His poems did not reach 40. The themes of his poems are: The desire to retreat into peaceful solitude, coexistence with nature, the search for spiritual peace, and communication with the harmony of the universe.

His style is characterized by sobriety and simplicity, with few adjectives and very elemental images. Enjambment and hyperbaton are frequent in his work.

His poems can be grouped into: Poems in the style of Horace, poems with Pythagorean and Platonic influence, religious poems, moral poems, and patriotic poems.

2. San Juan de la Cruz

The poetry that John uses expresses a single spiritual feeling: the love of God. To describe the sensations produced after the mystic encounter with God, he employs motifs such as: the Beloved comes to meet the Beloved.

As for the form and style, the richness and range of the lexicon, the precision in the use of literary resources stand out. His poetry can be summarized in the following compositions: The Dark Night of the Soul (which refers to the experience the soul must have to reach perfection, the union with God), Spiritual Canticle, and Living Flame of Love.

The Prose in the Sixteenth Century

With respect to the novel, the Spanish Renaissance will take on the two manifestations that characterize this movement: the idealized and fantastic invention (books of chivalry and pastoral novels, Moorish and Byzantine), and the critical observation of reality (which will give origin to the picaresque novel).

Didactic Prose

Spanish humanists dealt with moral, historical, and political topics. Two writers stand out: Alfonso de Valdés and Juan de Valdés, whose work is characterized by the use of dialogue.

1. Religious Prose

San Juan de la Cruz explains in mystical prose the experiences of his poetry (Dark Night of the Soul, Spiritual Canticle, and Living Flame of Love).

Fray Luis de Leon included among his prose works translations: The Perfect Wife.

Santa Teresa de Jesus wrote autobiographical books (The Book of My Life) and mystical books (The Interior Castle).

Prose of Fiction (Novel)

In the 16th century, the novel only included brief stories written in the style of Boccaccio’s Decameron. These narrations were called treatises, stories, or books.

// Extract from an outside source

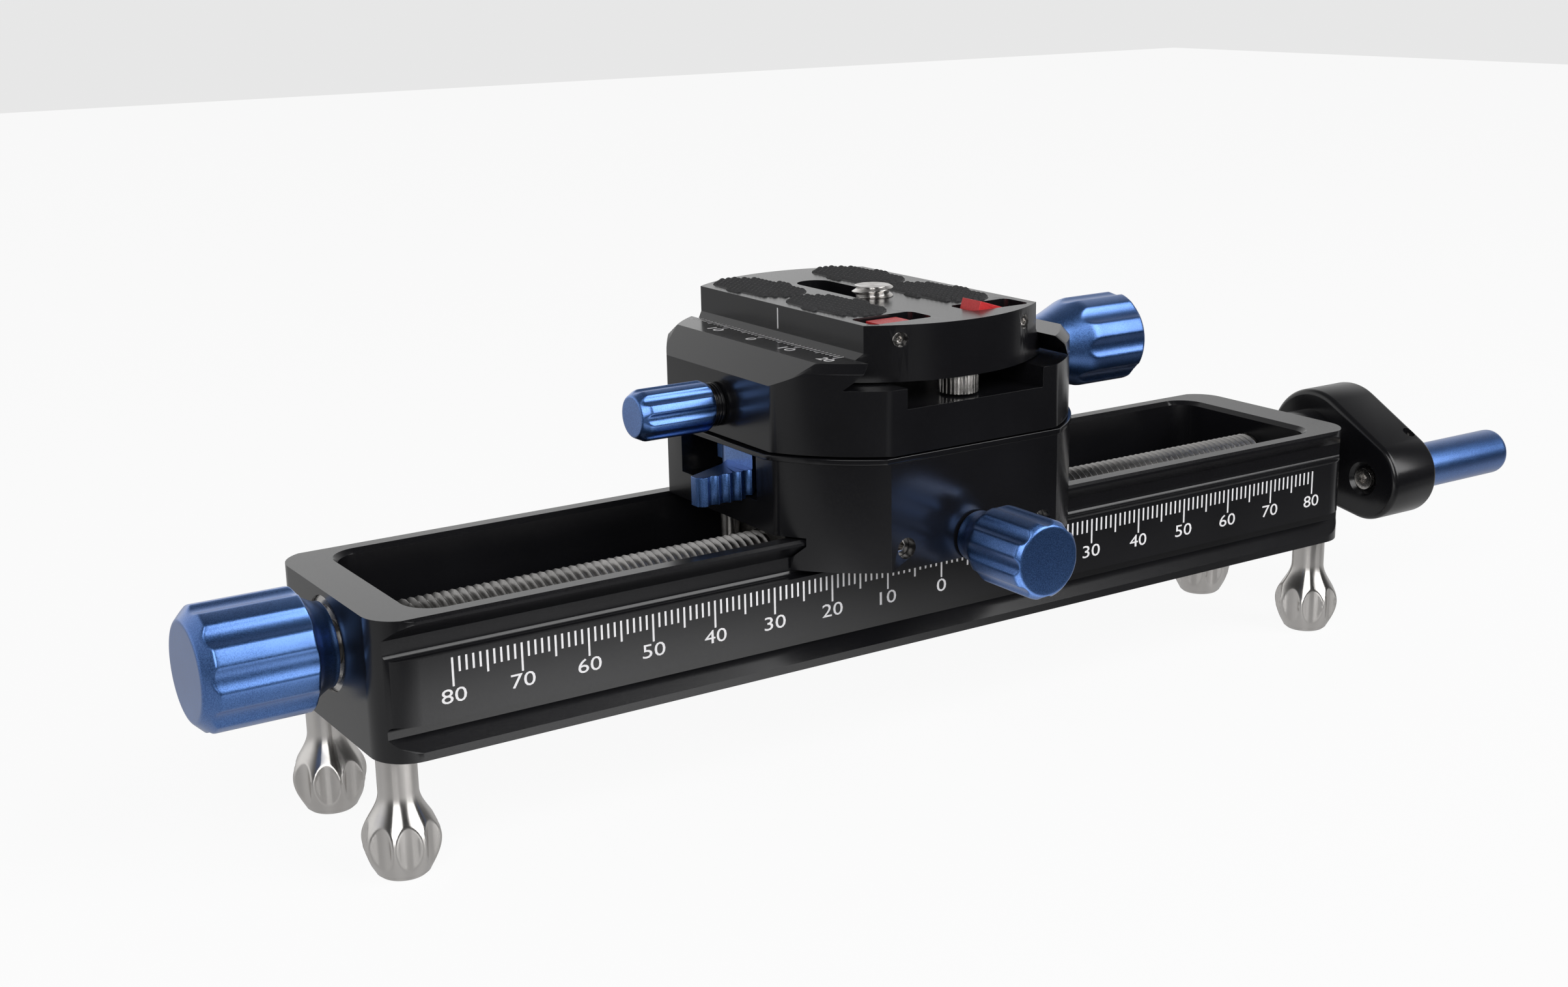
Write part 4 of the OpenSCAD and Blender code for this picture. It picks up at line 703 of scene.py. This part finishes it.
# Local +X runs to -Y and local +Y runs to +X, as a reader on the -X side sees it
cross_place = Matrix(((0, 1, 0, CROSS_X), (-1, 0, 0, CROSS_ZERO_Y), (0, 0, 1, CROSS_Z),
                      (0, 0, 0, 1)))
piece("clamp_scale", mesh_of("clamp_scale", moved(joined(*cross), cross_place), FLAT_SHARP), PRINT,
      "clamp", "black_anodised")
index = block(INDEX_X - PRINT_H, INDEX_X + PRINT_SINK, INDEX_Y - INDEX_HALF_W,
              INDEX_Y + INDEX_HALF_W, INDEX_Z0, INDEX_Z1)
piece("plate_index", mesh_of("plate_index", index, FLAT_SHARP), PRINT, "plate", "black_anodised")


# CAD nodes that stay, each with its material and the width of its bevels
WELD = 0.002
BEVEL_FROM, BEVEL_SEGMENTS = 30.0, 2
NORMAL_WEIGHT = 50
DRESSED = (
    ("rail_body", BLACK, 0.15), ("carriage_body", BLACK, 0.2), ("clamp_base", BLACK, 0.25),
    ("moving_jaw", BLACK, 0.25), ("quick_release_plate", BLACK, 0.2),
    ("release_lever", BLUE, 0.15), ("left_stop", RED, 0.08), ("right_stop", RED, 0.08),
    ("turntable_disc", BLACK_TURNED, 0.1), ("swivel_collar", BLACK_TURNED, 0.06),
    ("tripod_bush", STEEL, 0.1), ("fine_bearing", STEEL, 0.1), ("crank_bearing", STEEL, 0.1),
    ("retaining_rings", STEEL, 0.06), ("grub_screws", STEEL, 0.03),
    ("handle_axle_screw", STEEL, 0.06), ("turntable_screws", STEEL, 0.05),
    ("swivel_post", STEEL, 0.1), ("gib_strip", BRASS, 0.1), ("gib_set_screws", STEEL, 0.04),
    ("half_nut", SCREW_STEEL, 0.1), ("half_nut_pin", STAINLESS, 0.08),
    ("half_nut_spring", STEEL, 0), ("lever_pin", STEEL, 0.05), ("lock_stud", STEEL, 0.05),
    ("swivel_plug", BRASS, 0.05), ("swivel_stud", STEEL, 0.05), ("jaw_guide_pins", STEEL, 0.1),
    ("jaw_springs", STEEL, 0), ("clamp_screw", STEEL, 0.1), ("plate_set_screws", STEEL, 0.03),
    ("plate_stop_screw", STAINLESS, 0.04), ("screw_washer", STEEL, 0.05),
    ("left_stop_pin", STEEL, 0.03), ("right_stop_pin", STEEL, 0.03))


def dress(node, material, bevel):
    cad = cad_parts[node]
    cad.data.materials.clear()
    cad.data.materials.append(material)
    for polygon in cad.data.polygons:
        polygon.use_smooth = True
    weld = cad.modifiers.new("weld", "WELD")
    weld.merge_threshold = WELD * MM
    if bevel:
        edge = cad.modifiers.new("bevel", "BEVEL")
        edge.width = bevel * MM
        edge.segments = BEVEL_SEGMENTS
        edge.limit_method = "ANGLE"
        edge.angle_limit = degrees(BEVEL_FROM)
        edge.use_clamp_overlap = True
        edge.miter_outer = "MITER_ARC"
    normal = cad.modifiers.new("normal", "WEIGHTED_NORMAL")
    normal.mode = "FACE_AREA"
    normal.weight = NORMAL_WEIGHT
    normal.keep_sharp = False


for node, material, bevel in DRESSED:
    dress(node, material, bevel)


# Studio. Lengths are in metres from here on.
FLOOR_Z, FLOOR_DROP, FLOOR_SIZE = -17.3 * MM, 0.0001, 3.0
FLOOR_COLOUR = (0.80, 0.80, 0.81, 1)
WHITE = (1, 1, 1, 1)
# How much of the floor the camera sees as plain white. The rest takes the object's shadow.
FLOOR_SEEN = 0.93
# Painted reflection: how strongly the floor glows in a reflection, a bright band in front of the
# rail that fades to both ends and outwards, and a weaker glow behind. The fade towards the object
# and the weaker glow behind are painted shade for the object's shadow on the floor.
BAND_GLOW, LEFT_GLOW, RIGHT_GLOW, BACK_GLOW, OUTER_SHARE = 2.0, 0.4, 0.18, 0.5, 0.12
BAND_LEFT_X, BAND_RIGHT_X = (-0.13, -0.045), (-0.03, 0.075)
BAND_NEAR_Y, BAND_OUTER_Y = (-0.060, -0.035), (-0.100, -0.085)
# The room: light behind the object and darker in front, overhead and to the right, over these
# parts of the direction's X, Y and Z. Away from reflections it counts ROOM_LIGHT as much.
ROOM_BACK, ROOM_FRONT, ROOM_TOP_SHARE, ROOM_RIGHT_SHARE = 1.3, 0.08, 0.15, 0.6
ROOM_X, ROOM_Y, ROOM_Z = (0.35, 0.8), (-0.35, 0.45), (0.4, 0.9)
ROOM_LIGHT = 0.5
BOX_ELEVATION, BOX_DISTANCE, BOX_H, BOX_RADIANCE = 33, 0.9, 0.69, 4.0
LEFT_BOX_AZIMUTH, LEFT_BOX_W = -40, 0.46
RIGHT_BOX_AZIMUTH, RIGHT_BOX_W = 34, 0.60


def added_node(tree, kind, **values):
    """A new node with the named settings."""
    node = tree.nodes.new(kind)
    for name, value in values.items():
        setattr(node, name, value)
    return node


def ramp(tree, value, span, out_low, out_high):
    """A smooth step from out_low to out_high while value crosses the span."""
    node = added_node(tree, "ShaderNodeMapRange", interpolation_type="SMOOTHSTEP")
    for name, number in (("From Min", span[0]), ("From Max", span[1]),
                         ("To Min", out_low), ("To Max", out_high)):
        node.inputs[name].default_value = number
    tree.links.new(value, node.inputs["Value"])
    return node.outputs["Result"]


def maths(tree, operation, first, second):
    """A maths node over two sockets or numbers."""
    node = added_node(tree, "ShaderNodeMath", operation=operation)
    for slot, value in enumerate((first, second)):
        if isinstance(value, (int, float)):
            node.inputs[slot].default_value = value
        else:
            tree.links.new(value, node.inputs[slot])
    return node.outputs["Value"]


def place_parts(tree, kind):
    """The X, Y and Z sockets of one kind of texture coordinate."""
    split = added_node(tree, "ShaderNodeSeparateXYZ")
    tree.links.new(added_node(tree, "ShaderNodeTexCoord").outputs[kind], split.inputs["Vector"])
    return split.outputs["X"], split.outputs["Y"], split.outputs["Z"]


def ray_kinds(tree):
    """Light path sockets: seen by the camera, and seen in a reflection or through glass."""
    path = added_node(tree, "ShaderNodeLightPath").outputs
    return path["Is Camera Ray"], maths(tree, "MAXIMUM", path["Is Glossy Ray"],
                                        path["Is Transmission Ray"])


def make_floor():
    mesh = bpy.data.meshes.new("floor")
    half = FLOOR_SIZE / 2
    mesh.from_pydata([(half * x, half * y, 0) for x, y in CORNERS], [], [(0, 1, 2, 3)])
    floor = bpy.data.objects.new("floor", mesh)
    floor.location = (0, 0, FLOOR_Z - FLOOR_DROP)
    scene.collection.objects.link(floor)
    material = bpy.data.materials.new("floor")
    material.use_nodes = True
    tree = material.node_tree
    tree.nodes.clear()
    diffuse = added_node(tree, "ShaderNodeBsdfDiffuse")
    diffuse.inputs["Color"].default_value = FLOOR_COLOUR
    glow = added_node(tree, "ShaderNodeEmission")
    glow.inputs["Color"].default_value = WHITE
    camera_ray, mirror_ray = ray_kinds(tree)
    x, y, _ = place_parts(tree, "Object")
    # Painted reflection: the floor glows only for reflected rays, in a band whose fade towards the
    # object and weaker glow behind are painted shade
    rise = ramp(tree, x, BAND_LEFT_X, LEFT_GLOW, BAND_GLOW)
    fall = ramp(tree, x, BAND_RIGHT_X, BAND_GLOW, RIGHT_GLOW)
    inside = maths(tree, "MULTIPLY", ramp(tree, y, BAND_NEAR_Y, 1.0, 0.0),
                   ramp(tree, y, BAND_OUTER_Y, OUTER_SHARE, 1.0))
    band = maths(tree, "MULTIPLY", maths(tree, "MINIMUM", rise, fall), inside)
    painted_reflection_glow = maths(tree, "ADD", band, ramp(tree, y, BAND_NEAR_Y, 0.0, BACK_GLOW))
    strength = maths(tree, "ADD", camera_ray, maths(tree, "MULTIPLY", mirror_ray, painted_reflection_glow))
    tree.links.new(strength, glow.inputs["Strength"])
    share = maths(tree, "ADD", maths(tree, "MULTIPLY", camera_ray, FLOOR_SEEN), mirror_ray)
    mix = added_node(tree, "ShaderNodeMixShader")
    tree.links.new(share, mix.inputs["Fac"])
    tree.links.new(diffuse.outputs["BSDF"], mix.inputs[1])
    tree.links.new(glow.outputs["Emission"], mix.inputs[2])
    out = added_node(tree, "ShaderNodeOutputMaterial")
    tree.links.new(mix.outputs["Shader"], out.inputs["Surface"])
    mesh.materials.append(material)


def make_world():
    world = bpy.data.worlds.new("studio")
    scene.world = world
    world.use_nodes = True
    tree = world.node_tree
    tree.nodes.clear()
    out = added_node(tree, "ShaderNodeOutputWorld")
    background = added_node(tree, "ShaderNodeBackground")
    tree.links.new(background.outputs["Background"], out.inputs["Surface"])
    x, y, z = place_parts(tree, "Generated")
    across = maths(tree, "MULTIPLY", ramp(tree, y, ROOM_Y, ROOM_FRONT, ROOM_BACK),
                   ramp(tree, x, ROOM_X, 1.0, ROOM_RIGHT_SHARE))
    room = maths(tree, "MULTIPLY", across, ramp(tree, z, ROOM_Z, 1.0, ROOM_TOP_SHARE))
    camera_ray, mirror_ray = ray_kinds(tree)
    level = maths(tree, "MULTIPLY", room, ramp(tree, mirror_ray, (0.0, 1.0), ROOM_LIGHT, 1.0))
    unseen = maths(tree, "MULTIPLY", level, maths(tree, "SUBTRACT", 1.0, camera_ray))
    tree.links.new(maths(tree, "ADD", unseen, camera_ray), background.inputs["Strength"])


def softbox(name, azimuth, width):
    """A lamp that faces the origin from in front. Azimuth 0 is the -Y side."""
    data = bpy.data.lights.new(name, "AREA")
    data.shape = "RECTANGLE"
    data.size = width
    data.size_y = BOX_H
    data.energy = BOX_RADIANCE * math.pi * width * BOX_H
    lamp = bpy.data.objects.new(name, data)
    a, e = degrees(azimuth), degrees(BOX_ELEVATION)
    back = Vector((math.sin(a) * math.cos(e), -math.cos(a) * math.cos(e), math.sin(e)))
    lamp.location = back * BOX_DISTANCE
    lamp.rotation_mode = "QUATERNION"
    lamp.rotation_quaternion = back.to_track_quat("Z", "Y")
    scene.collection.objects.link(lamp)


make_camera()
make_floor()
make_world()
softbox("box_left", LEFT_BOX_AZIMUTH, LEFT_BOX_W)
softbox("box_right", RIGHT_BOX_AZIMUTH, RIGHT_BOX_W)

The main narrative genres are:

(Idealistic Novels)

  • Books of Chivalry: Recount the exploits of medieval knights with great fantasy and imagination.
  • Moorish Novel: Fictional adventures between Arabs and Christians during the Reconquista period.
  • Byzantine Novel: Fables of love in distant and imaginary cities.
  • Pastoral Novel:

(Realistic Novels)

  • Picaresque Novels: Like Lazarillo de Tormes.

The Baroque (17th Century)

Characteristics of the Baroque

The ideology of the Baroque is based on the contrast between attitude and the desire for disappointment in worldly things.

Main features:

  • The search for creative originality.
  • Tendency to excess and exaggeration.
  • The theme of disappointment.
  • Artifice and complexity versus simplicity.

The most immediate result is abundant ornamentation.

Literary Trends of the Baroque

The Baroque was an intensification of the Renaissance and features a realistic and satirical creation against those same characteristics.

The following literary trends originated:

  • Culteranismo: Artificial exaggeration of language with the aim of creating an absolute world of beauty through excess. The use of images, metaphors, neologisms, Latinisms, and hyperbaton is abundant. The conceit is based on ingenious associations of words and concepts. Word games are frequent.
  • Realism: Exaggerated realism is reflected in picaresque and satirical literature.

The Poetry of the Seventeenth Century

Themes

The main themes are love, nature, mythology, the transience of time, and disappointment.

The Poetry of Gongora

Luis de Góngora is the greatest representative of this literary trend. His poetry is often divided into two groups: popular compositions in traditional meters and cultured poetry in hendecasyllable verse.

  • The most important in traditional meters are his letrillas and romances. The letrillas range from sentimental to satirical. The romances offer a very wide thematic range: Moorish romances, captive romances, love romances, or burlesque romances.
  • Within his cultured poetry, his sonnets of great beauty and perfection stand out. They can be classified into three themes: satirical and burlesque poems, love poems, and poems in praise of illustrious characters. His culterano style reaches its maximum complexity and effectiveness in two great poems: Fable of Polyphemus and Galatea and Soledades.

Góngora intended to create a world of beauty with the help of abundant cultured language. The most characteristic resource is metaphor.

The Poetry of Lope de Vega

In his copious lyrical work, Lope de Vega’s poetry develops a cultured and popular style. The main features of Lope’s work are optimism and vitality. He is an author of numerous narrative poems, didactic poems, and literary epics. His lyric poetry is the one that exceeds in quality above all. Part of it was collected in collections such as Sacred Rhymes and Profane Rhymes.

Quevedo

Quevedo is the poet who best reflects the contrasts of the Baroque. The mockery of social customs and satirical criticism are the main thematic lines of his writing. Faced with a deceptive reality full of false appearances, he discovers a single unquestionable truth: death. His poetry can be divided into three groups: poems about death and disappointment, love poems, and satirical-burlesque poems.